Selon le parti, l’ensemble de ces mesures devrait conduire à un arrêt de l’immigration. Le programme ne précise pas combien celui-ci rapportera(it).

À première vue, ce programme a tout d’un bon slogan, mais dans la pratique, il n’est qu’une coquille vide – précisément pour cette raison. Scinder le pays, de quelque façon que ce soit, est actuellement impossible. De surcroît, les clés d’une telle réforme de l’État se trouvent au niveau fédéral. Si le Vlaams Belang dispose aujourd’hui d’une petite chance d’entrer dans le gouvernement flamand, au niveau fédéral, en raison du veto du camp francophone, il n’en a aucune.

Idem dito sur la migration. La politique d’intégration civique est certes une compétence de la Flandre, mais les principales compétences en matière de migration relèvent toujours du fédéral.

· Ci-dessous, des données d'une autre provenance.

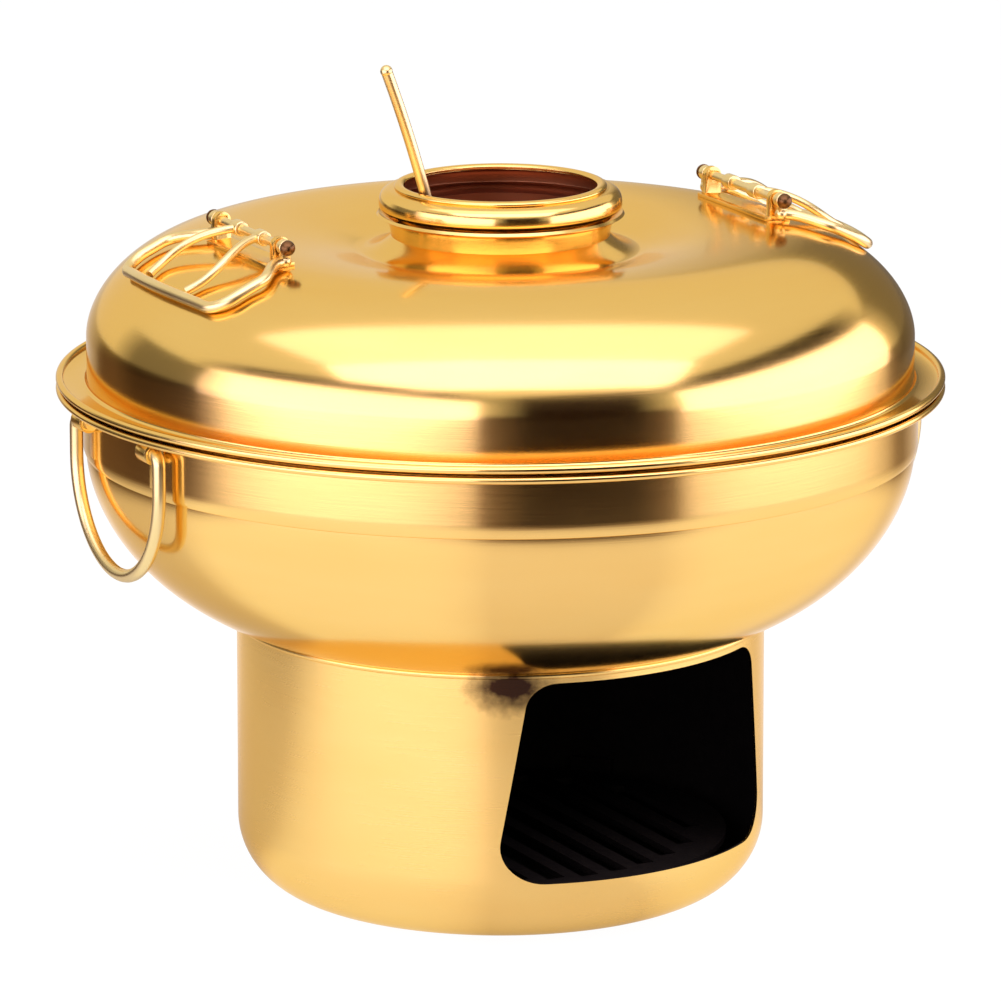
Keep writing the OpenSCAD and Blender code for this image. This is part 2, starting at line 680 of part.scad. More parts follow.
// ---- left-hand copies are the right-hand pieces turned half round -----------
module half_turn() { rotate([0, 0, 180]) children(); }

base_can();
fire_grate();
grate_brackets();
bowl();
flue_cone();
chimney_tube();
half_turn() ears();  // left_ears
ears();  // right_ears
half_turn() pot_handle();  // left_pot_handle
pot_handle();  // right_pot_handle
lid_shell();
lid_ring();
lid_neck();
half_turn() lid_bracket();  // left_lid_bracket
lid_bracket();  // right_lid_bracket
half_turn() hinge_pin();  // left_hinge_pin
hinge_pin();  // right_hinge_pin
half_turn() lid_handle();  // left_lid_handle
lid_handle();  // right_lid_handle
half_turn() handle_bows();  // left_handle_bows
handle_bows();  // right_handle_bows
snuffer_cup();
snuffer_rod();
rod_pad();
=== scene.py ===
from math import acos, atan2, cos, degrees, hypot, pi, radians, sin

import bpy
from mathutils import Matrix, Vector


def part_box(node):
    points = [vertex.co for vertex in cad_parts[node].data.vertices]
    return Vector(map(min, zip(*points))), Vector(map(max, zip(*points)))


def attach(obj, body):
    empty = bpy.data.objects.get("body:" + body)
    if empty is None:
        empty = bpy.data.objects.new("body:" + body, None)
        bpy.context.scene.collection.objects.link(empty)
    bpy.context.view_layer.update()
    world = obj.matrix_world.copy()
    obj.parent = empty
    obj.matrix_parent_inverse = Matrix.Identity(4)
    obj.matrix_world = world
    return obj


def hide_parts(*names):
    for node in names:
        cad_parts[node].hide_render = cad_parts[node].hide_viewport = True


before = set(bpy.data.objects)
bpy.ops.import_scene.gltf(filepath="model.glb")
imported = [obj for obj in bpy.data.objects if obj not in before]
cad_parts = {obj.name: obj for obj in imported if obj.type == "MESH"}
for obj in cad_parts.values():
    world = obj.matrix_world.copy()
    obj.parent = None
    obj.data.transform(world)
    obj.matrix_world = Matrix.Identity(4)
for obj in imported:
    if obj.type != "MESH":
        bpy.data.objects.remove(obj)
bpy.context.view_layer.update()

mm = 0.001

# ---- Camera ------------------------------------------------------------------
# The photograph was taken from a little left of the stoke window, looking down
# on the lid from some distance. Angles are worked out from the rims' ellipses.
view_turn = radians(-26)
view_pitch = 0.229
view_distance = 2.5
view_height = 0.7074
focal_pixels = 8122.7
picture_pixels = 1001
sensor = 36.0

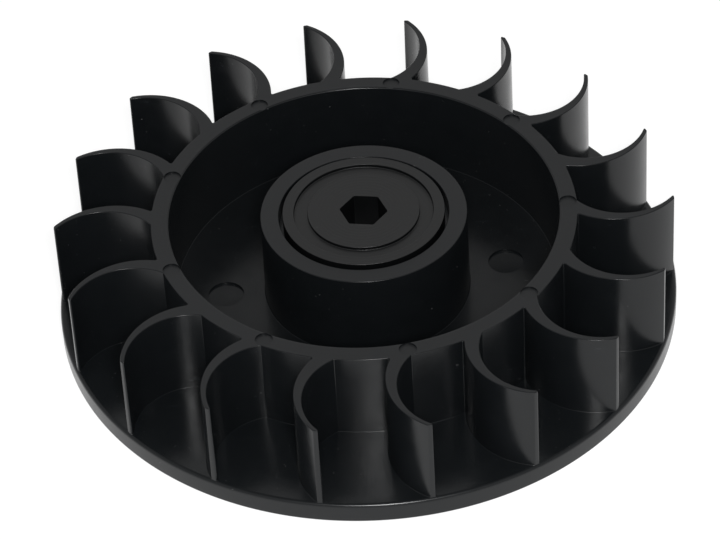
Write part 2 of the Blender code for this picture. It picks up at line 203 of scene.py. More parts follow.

Et en tout état de cause, la question reste de savoir si toutes ces propositions en matière de migration génèreraient bel et bien des rentrées budgétaires. Quoi qu’on fasse, les réfugiés et les migrants en quête d’une vie meilleure continueront d’affluer dans notre petit pays, au cœur de l’Union européenne. Un arrêt complet de l’immigration (immigratiestop, N.d.T.) – comme s’intitule d’ailleurs le dernier essai de Tom Van Grieken – relève de la pure fiction politique.